Taylor Park has become a hub for ATVs and dirt bikes, the vehicles’ buzz intermittently slicing through the otherwise serene oasis of pines, streams, meadows, and mining remnants.

In winter, Cottonwood Pass is closed to through motor traffic but presents a boundless playground for backcountry touring. Tin Cup becomes a ghost town in the colder months, save for those willing to reach it by snowmobile or touring skis.

Camping

Dispersed camping abounds on the national forest and BLM land that surrounds Tin Cup. Here are some of the best developed campgrounds (most of which are open through the summer and early fall) within 20 miles of the old mining town:

Hike and Bike

Some of the most exhilarating hikes include the aspen-strewn Summersville Trail and South Lottis Creek, which is also open to mountain bikes and passes through Union Park before descending into Tin Cup.

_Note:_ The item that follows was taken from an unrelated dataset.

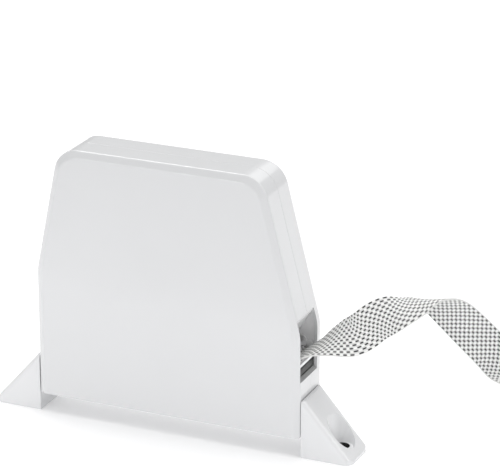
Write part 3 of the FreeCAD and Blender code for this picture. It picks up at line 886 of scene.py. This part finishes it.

The Continental Divide Trail runs from Tin Cup Pass to the top of Cottonwood Pass. From the Cottonwood Pass summit, you can also reach what is arguably Colorado’s most accessible 13er, Turner Peak (13,240 feet).

Once a popular mountain biking area, Tin Cup Pass has been overrun by motorized vehicles, but savvy bikepackers and backpackers venture along the relatively smooth Cumberland Pass, accessed from Tin Cup, which branches off to a handful of unmarked trails.

Mountain bikers should not miss Doctor Park, best ridden as a loop starting in Taylor River Canyon and up the picturesque (but washboarded) Spring Creek Road.

Stay

The Taylor River Lodge, located in the Taylor River Canyon, is a swanky-meets-rustic resort that is traditionally open May through October and offers exclusive guided adventures, along with fly-fishing, rock climbing, hiking, biking, skiing, and backcountry tours.